**REQUEST**
Set down word for word each line from the start of the listing through the line that contains "import math", both included.
★ ★ ★
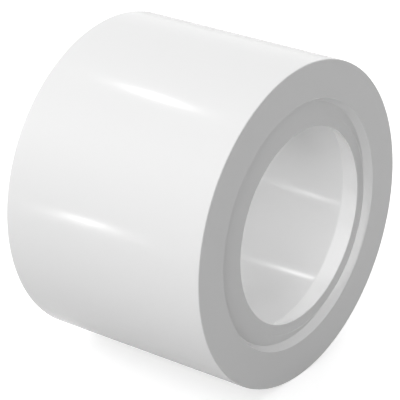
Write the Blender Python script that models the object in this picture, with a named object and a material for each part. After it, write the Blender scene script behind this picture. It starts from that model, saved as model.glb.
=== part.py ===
"""Short eccentric push-fit reducer: a 75 mm spigot whose off-centre bore is a socket for a 50 mm pipe.

The body's axis is X. The spigot end, which enters the larger socket first, faces +X and is called the
front. The smaller pipe enters from the rear, at -X, through a retaining ring and a lip seal, and stops
against the taper behind the front opening. All sizes are in metres.
"""

import math

import bmesh
import bpy
from mathutils import Matrix, Vector

# The body
SPIGOT_DIAMETER = 0.0750
BODY_LENGTH = 0.0532
BORE_OFFSET = 0.0034
BORE_CLOCK_DEGREES = -29.0  # direction of the offset, from +Y towards +Z

# The socket for the smaller pipe
PIPE_DIAMETER = 0.0500
PIPE_CLEARANCE = 0.0004  # all round the pipe
STOP_HEIGHT = 0.0027  # how far the front opening stands in from the socket's wall
STOP_TAPER_LENGTH = 0.0057
STOP_EDGE = 0.0003  # chamfer where the bore opens

# The shallow recess in the front face
RECESS_RADIUS = 0.0280  # at its floor
RECESS_DRAFT = 0.00085  # how much wider it is at the face than at its floor
RECESS_DEPTH = 0.0020
LAND_WIDTH = 0.0026  # the land round the opening, which bites into the recess's wall on one side
LAND_STEP = 0.0001  # how far the land lies below the recess's floor

# The seat for the seal, open to the rear
SEAT_LENGTH = 0.0180
SEAL_HEIGHT = 0.0040  # radial, from the socket's wall out to the seat's wall
RUBBER_WALL = 0.0019  # the seal's heel
LIP_THICKNESS = 0.0010
LIP_GRIP = 0.0007  # how far the relaxed lip reaches inside the pipe's surface
LIP_LENGTH = 0.0062

# The ring that keeps the seal in
RING_LENGTH = 0.0070
RING_CLEARANCE = 0.0008  # all round the pipe
RING_CHAMFER = 0.0015
SNAP_HEIGHT = 0.0008
SNAP_WIDTH = 0.0014
SNAP_SETBACK = 0.0024  # from the rear face to the snap bead

# The cored pockets on the thick side, open to the rear
OUTER_WALL = 0.0026
SEAT_WALL = 0.0024
POCKET_FLOOR = 0.0032  # plastic left between a pocket and the front face
POCKET_SPAN_DEGREES = 200.0
POCKET_COUNT = 6
RIB_THICKNESS = 0.0018

# Fits and facets
FIT_GAP = 0.0003  # between pieces that touch
CUT_OVERRUN = 0.0010  # how far a cutter runs out of the faces it opens
TURNED_SEGMENTS = 96
POCKET_ARC_STEPS = 6

# Sizes that follow from those above
SPIGOT_RADIUS = SPIGOT_DIAMETER / 2
PIPE_RADIUS = PIPE_DIAMETER / 2
SOCKET_RADIUS = PIPE_RADIUS + PIPE_CLEARANCE
STOP_RADIUS = SOCKET_RADIUS - STOP_HEIGHT
LAND_RADIUS = STOP_RADIUS + LAND_WIDTH
SEAT_RADIUS = SOCKET_RADIUS + SEAL_HEIGHT
BORE_CLOCK = math.radians(BORE_CLOCK_DEGREES)
BORE_CENTRE = Vector((0.0, BORE_OFFSET * math.cos(BORE_CLOCK), BORE_OFFSET * math.sin(BORE_CLOCK)))
FRONT = BODY_LENGTH / 2
REAR = -BODY_LENGTH / 2
SEAT_SHOULDER = REAR + SEAT_LENGTH
RING_FRONT = REAR + RING_LENGTH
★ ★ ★
**EXPECTED ANSWER**
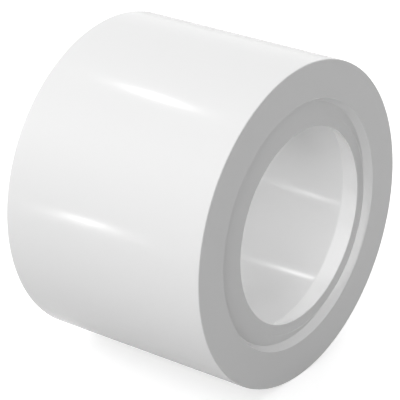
Write the Blender Python script that models the object in this picture, with a named object and a material for each part. After it, write the Blender scene script behind this picture. It starts from that model, saved as model.glb.
=== part.py ===
"""Short eccentric push-fit reducer: a 75 mm spigot whose off-centre bore is a socket for a 50 mm pipe.

The body's axis is X. The spigot end, which enters the larger socket first, faces +X and is called the
front. The smaller pipe enters from the rear, at -X, through a retaining ring and a lip seal, and stops
against the taper behind the front opening. All sizes are in metres.
"""

import math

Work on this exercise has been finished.